Working retail much of the last 40 years, I will say that the professional classes have been more trouble with outright theft than the poor.
The poor aren't often in a gun store buying up large boxes of ammo, or pilfering thru them to score a handful of bullets. It takes cash flow with a significant disposable element to blow on toys.
It's not grandma on a SS check, or the young guy from the tire shop down the street shoplifting. It's the leisure class who don't punch the clock with nothing better to do - that's today's firearms customer, who owns more than a few guns, and who rifles thru the ammo shelves.
The poor are too busy at the job they have - or helping other family members get to one. The leisure class takes 2 hour lunches and hits a few gun stores to see what might be fun to buy for the next hunting season.
I sell auto parts and my best customers are poor. They have to fix their own cars and are forced to figure out what parts are actually broken before they buy replacements. The well to do come in, buy a complete brake job, have someone else do the work, then refund all the stuff they left sit in the back of their $55,000 diesel truck for a week in the rain. They buy electronic parts, install them, take them back off, and demand a return - which is contrary to federal law. They buy parts for a race car, break noses off of starters with too much timing advance, and demand a warranty replacement.

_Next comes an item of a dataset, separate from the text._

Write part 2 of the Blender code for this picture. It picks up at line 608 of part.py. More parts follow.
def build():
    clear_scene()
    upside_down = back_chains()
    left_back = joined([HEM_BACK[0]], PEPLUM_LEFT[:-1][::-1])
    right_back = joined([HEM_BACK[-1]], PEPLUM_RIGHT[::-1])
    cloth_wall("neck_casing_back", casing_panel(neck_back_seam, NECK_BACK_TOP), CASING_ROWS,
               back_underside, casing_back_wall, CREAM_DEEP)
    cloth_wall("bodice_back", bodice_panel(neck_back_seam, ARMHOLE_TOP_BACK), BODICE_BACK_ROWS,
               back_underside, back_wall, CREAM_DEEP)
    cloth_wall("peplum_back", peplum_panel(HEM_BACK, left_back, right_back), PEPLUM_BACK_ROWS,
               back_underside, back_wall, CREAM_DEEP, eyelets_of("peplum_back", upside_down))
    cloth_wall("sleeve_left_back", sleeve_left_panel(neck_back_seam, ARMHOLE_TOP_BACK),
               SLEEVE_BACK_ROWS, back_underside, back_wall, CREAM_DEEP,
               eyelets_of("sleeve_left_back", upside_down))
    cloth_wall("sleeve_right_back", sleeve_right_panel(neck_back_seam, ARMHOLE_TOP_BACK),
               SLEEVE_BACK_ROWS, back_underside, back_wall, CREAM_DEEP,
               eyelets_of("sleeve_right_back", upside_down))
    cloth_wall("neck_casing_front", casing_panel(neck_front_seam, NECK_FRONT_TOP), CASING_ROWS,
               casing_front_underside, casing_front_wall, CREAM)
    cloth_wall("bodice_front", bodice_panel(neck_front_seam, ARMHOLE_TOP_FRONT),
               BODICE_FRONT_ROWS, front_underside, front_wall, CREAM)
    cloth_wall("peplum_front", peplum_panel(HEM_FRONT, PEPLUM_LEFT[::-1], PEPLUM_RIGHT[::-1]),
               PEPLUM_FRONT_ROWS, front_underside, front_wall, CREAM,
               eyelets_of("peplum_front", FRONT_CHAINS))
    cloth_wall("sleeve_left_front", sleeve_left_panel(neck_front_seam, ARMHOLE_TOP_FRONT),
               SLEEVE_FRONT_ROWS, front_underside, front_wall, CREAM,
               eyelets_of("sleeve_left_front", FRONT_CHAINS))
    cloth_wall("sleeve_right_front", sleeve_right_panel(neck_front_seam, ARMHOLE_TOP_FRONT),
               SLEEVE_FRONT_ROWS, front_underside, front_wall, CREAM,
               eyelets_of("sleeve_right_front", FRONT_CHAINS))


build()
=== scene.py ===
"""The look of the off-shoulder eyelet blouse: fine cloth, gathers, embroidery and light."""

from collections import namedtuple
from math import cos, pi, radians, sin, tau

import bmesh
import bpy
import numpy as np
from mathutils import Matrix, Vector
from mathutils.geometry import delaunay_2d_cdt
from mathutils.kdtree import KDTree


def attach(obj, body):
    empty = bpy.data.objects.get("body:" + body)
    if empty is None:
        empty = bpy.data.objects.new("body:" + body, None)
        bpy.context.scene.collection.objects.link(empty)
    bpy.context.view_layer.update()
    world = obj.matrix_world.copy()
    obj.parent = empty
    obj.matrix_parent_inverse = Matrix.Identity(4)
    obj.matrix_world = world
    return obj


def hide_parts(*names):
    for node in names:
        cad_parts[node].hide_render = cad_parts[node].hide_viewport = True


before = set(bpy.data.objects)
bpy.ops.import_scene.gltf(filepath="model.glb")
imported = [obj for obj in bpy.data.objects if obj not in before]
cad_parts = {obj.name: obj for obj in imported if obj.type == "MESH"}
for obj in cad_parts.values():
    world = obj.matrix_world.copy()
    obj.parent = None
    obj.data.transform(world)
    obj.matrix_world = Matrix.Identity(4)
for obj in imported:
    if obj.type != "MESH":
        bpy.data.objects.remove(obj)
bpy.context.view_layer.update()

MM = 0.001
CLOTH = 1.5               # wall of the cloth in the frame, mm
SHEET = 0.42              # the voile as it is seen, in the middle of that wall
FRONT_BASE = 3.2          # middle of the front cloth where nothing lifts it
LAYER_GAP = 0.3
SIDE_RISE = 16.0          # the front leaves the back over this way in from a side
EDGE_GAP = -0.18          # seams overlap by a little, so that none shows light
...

I can go on - but I'll defer to one more argument. Who gets brought up on charges while in political office, the poor, or professional? California gun runner, anti gun officeholder caught by the TSA? Not poor.
It's not a homeless guy pushing a shopping cart pilfering ammo. It's the professional classes, salaried employees, and tenured who are simply exercising their privileged status in life.
It very much is known to Loss Prevention. They have the video to prove it. White collar crime easily bests blue collar, what we have is a phenomenon where other white collar professionals keep it under wraps. There is at least two cases of embezzlement annually for every bank robbery. The facts are out there, the problem is being willfully informed of them.
Your suburban neighbors are stealing the ammo, not the young mother with two kids living in a shelter.